ECLI:NL:CRVB:2021:1121
Centrale Raad van Beroep
- Hoger beroep
- E.J.J.M. Weyers
- J.T.H. Zimmerman
- F.M. Rijnbeek
- Rechtspraak.nl
Weigering Wajong-uitkering op basis van arbeidsvermogen
In deze zaak heeft de Centrale Raad van Beroep op 12 mei 2021 uitspraak gedaan in hoger beroep tegen een eerdere uitspraak van de rechtbank Limburg. De appellante, geboren in 1993, had op 1 december 2016 een aanvraag ingediend voor een Wajong-uitkering, maar het Uwv weigerde deze op 6 april 2017. De reden hiervoor was dat appellante ten tijde van de aanvraag over arbeidsvermogen beschikte. De rechtbank heeft het beroep van appellante tegen deze beslissing ongegrond verklaard, wat leidde tot het hoger beroep.

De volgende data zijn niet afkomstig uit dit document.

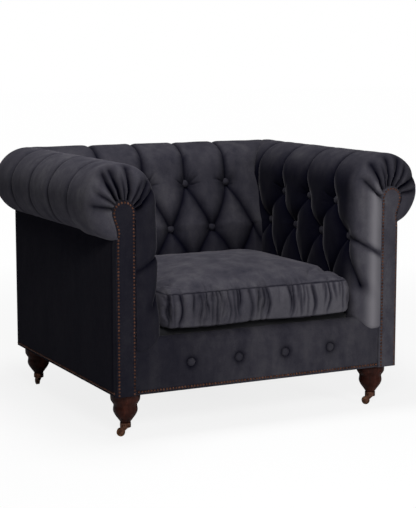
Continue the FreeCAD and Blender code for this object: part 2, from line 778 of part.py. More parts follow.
def leg():
    """A turned leg: a head under the base, a shoulder, a bulge, a taper and a tip for the caster cup."""
    outline = [
        (0, BASE_BOTTOM),
        (LEG_HEAD_RADIUS, BASE_BOTTOM),
        (LEG_HEAD_RADIUS, 106),
        (LEG_BULGE_RADIUS, 91),
        (LEG_BULGE_RADIUS, 72),
        (LEG_TIP_RADIUS, CUP_TOP),
        (LEG_TIP_RADIUS, LEG_TIP_BOTTOM),
        (0, LEG_TIP_BOTTOM),
    ]
    half = Part.Face(Part.makePolygon([V(r, 0, z) for r, z in outline + outline[:1]]))
    return half.revolve(V(0, 0, 0), V(0, 0, 1), 360)


def caster_cup():
    """The cup on the leg's tip, with the hole that the caster's stem turns in."""
    outer = Part.makeCylinder(CUP_RADIUS, CUP_TOP - CUP_BOTTOM, V(0, 0, CUP_BOTTOM))
    socket = Part.makeCylinder(LEG_TIP_RADIUS, 20, V(0, 0, LEG_TIP_BOTTOM - 3))
    stem_hole = Part.makeCylinder(STEM_RADIUS + RUNNING_CLEARANCE, 10, V(0, 0, CUP_BOTTOM - 2))
    return outer.cut([socket, stem_hole])


def caster_horn():
    """The stem, its plate, two cheeks that trail down along +X, and the axle riveted between them."""
    plate_top = CUP_BOTTOM - CHEEK_GAP
    plate_bottom = plate_top - CHEEK_THICK
    plate = frustum(V(0, 0, plate_bottom), V(0, 0, 1), 10.5, 10.5, CHEEK_THICK, 12)
    stem = Part.makeCylinder(STEM_RADIUS, 5.3, V(0, 0, plate_top))
    outline = [
        (-7, plate_bottom),
        (-7, plate_top),
        (WHEEL_TRAIL + 1, plate_top),
        (WHEEL_TRAIL + 5, WHEEL_RADIUS + 1),
        (WHEEL_TRAIL + 4, WHEEL_RADIUS - 3),
        (WHEEL_TRAIL, WHEEL_RADIUS - 5),
        (WHEEL_TRAIL - 4, WHEEL_RADIUS - 3),
    ]
    inner = WHEEL_WIDTH / 2 + CHEEK_GAP
    cheeks = []
    for start in (inner, -inner - CHEEK_THICK):
        cheeks.append(prism([V(x, start, z) for x, z in outline], V(0, CHEEK_THICK, 0)))
    length = 2 * inner + CHEEK_THICK
    axle = Part.makeCylinder(AXLE_RADIUS, length, V(WHEEL_TRAIL, -length / 2, WHEEL_RADIUS), V(0, 1, 0))
    return plate.fuse([stem, axle] + cheeks).removeSplitter()


def caster_wheel():
    """A small solid wheel, bored for its axle."""
    half = WHEEL_WIDTH / 2
    side = V(WHEEL_TRAIL, -half, WHEEL_RADIUS)
    wheel = Part.makeCylinder(WHEEL_RADIUS, WHEEL_WIDTH, side, V(0, 1, 0))
    return wheel.cut(Part.makeCylinder(AXLE_RADIUS + RUNNING_CLEARANCE, WHEEL_WIDTH, side, V(0, 1, 0)))


def main():
    os.makedirs("parts", exist_ok=True)
    timber = {
        "front_rail": front_rail(),
        "rear_rail": rear_rail(),
        "back_roll_rail": back_roll_rail(),
        "back_slat": back_slat(),
    }
    for name, side in SIDES.items():
        timber["front_post_" + name] = mirrored(front_post(), side)
        timber["rear_post_" + name] = mirrored(rear_post(), side)
        timber["side_rail_" + name] = mirrored(side_rail(), side)
        timber["arm_roll_rail_" + name] = mirrored(arm_roll_rail(), side)
        timber["arm_slat_" + name] = mirrored(arm_slat(), side)
    for name, solid in timber.items():
        put(name, [solid])
    uprights = back_uprights()
    put("back_uprights", uprights)
    put("corner_blocks", corner_blocks())
    put("leg_bolts", leg_bolts())
    put("seat_webbing", seat_webbing())
    put("deck_pad", [deck_pad()])

    arm = inside_arm([timber[n] for n in ARM_TIMBER])
    back = inside_back([timber[n] for n in BACK_TIMBER] + uprights)
    for name, side in SIDES.items():
        put("inside_arm_" + name, [mirrored(arm, side)])
        put("arm_buttons_" + name, [mirrored(b, side) for b in arm_buttons()])
        put("arm_facing_" + name, [mirrored(arm_facing(), side)])
        put("outside_arm_" + name, [mirrored(outside_arm(), side)])
    put("inside_back", [back])
    put("back_buttons", back_buttons())
    put("outside_back", [outside_back()])
    put("front_border", [front_border()])
    put("front_buttons", front_buttons())
    put("dust_cover", [dust_cover()])

    core = cushion_core()
    put("seat_cushion_core", [core])
    put("seat_cushion_cover", [cushion_form().cut(core)])

    legs = []
    cups = []
    for end, depth in LEG_DEPTHS.items():
        for name, side in SIDES.items():
            place = V(side * LEG_X, depth, 0)
            legs.append(leg().translated(place))
            cups.append(caster_cup().translated(place))
            corner = end + "_" + name
            for node, piece in (("horn", caster_horn()), ("wheel", caster_wheel())):
                piece.rotate(V(0, 0, 0), V(0, 0, 1), TRAIL_ANGLES[corner])
                put("caster_" + node + "_" + corner, [piece.translated(place)])
    put("turned_legs", legs)
    put("caster_cups", cups)


main()
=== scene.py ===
import json
import math

import bmesh
import bpy
import numpy as np
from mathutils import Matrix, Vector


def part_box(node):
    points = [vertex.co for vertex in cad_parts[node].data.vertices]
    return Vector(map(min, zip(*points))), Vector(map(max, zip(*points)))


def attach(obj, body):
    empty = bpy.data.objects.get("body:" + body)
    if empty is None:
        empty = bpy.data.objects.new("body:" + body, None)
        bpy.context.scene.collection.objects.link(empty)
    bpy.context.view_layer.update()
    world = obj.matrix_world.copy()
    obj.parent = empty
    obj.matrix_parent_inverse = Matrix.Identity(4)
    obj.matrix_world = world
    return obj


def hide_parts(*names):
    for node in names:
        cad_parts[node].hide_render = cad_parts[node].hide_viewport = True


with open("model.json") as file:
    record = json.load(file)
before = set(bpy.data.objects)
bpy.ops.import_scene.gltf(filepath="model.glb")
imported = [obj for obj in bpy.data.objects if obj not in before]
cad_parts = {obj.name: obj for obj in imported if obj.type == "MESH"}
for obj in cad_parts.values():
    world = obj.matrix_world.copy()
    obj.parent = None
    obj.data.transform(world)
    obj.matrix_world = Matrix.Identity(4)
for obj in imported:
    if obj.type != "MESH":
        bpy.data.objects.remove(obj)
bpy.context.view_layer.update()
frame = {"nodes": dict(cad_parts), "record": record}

# A tufted chesterfield armchair in dark velvet, in metres: +Z up, +Y to the back, +X to the right seen from
# the front. Depths are measured back from the front plane of the arm boards, as the CAD source does.
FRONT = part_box("front_post_left")[0][1]
SIDES = {"left": -1, "right": 1}
CHAIR = "armchair"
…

De Raad heeft vastgesteld dat appellante, ondanks haar gezondheidsproblemen, in staat was om ten minste twee uur per dag te werken en dat zij over basale werknemersvaardigheden beschikte. De rechtbank had geoordeeld dat appellante geschikt was voor de functie van routechauffeur, een fysiek lichte functie die geen repetitief gebruik van de handen vereist. Appellante voerde in hoger beroep aan dat haar ziekte progressief was en dat zij geen mogelijkheden tot arbeidsparticipatie had, maar de Raad volgde het standpunt van het Uwv dat zij wel degelijk arbeidsvermogen had.
De Raad concludeerde dat de rechtbank terecht het standpunt van het Uwv had gevolgd en dat appellante niet als jonggehandicapte kon worden aangemerkt. De mogelijkheid voor appellante om een nieuwe aanvraag in te dienen bij het Uwv in het geval van een toename van beperkingen werd ook genoemd. De uitspraak bevestigde de eerdere beslissing van de rechtbank en er werd geen veroordeling in proceskosten uitgesproken.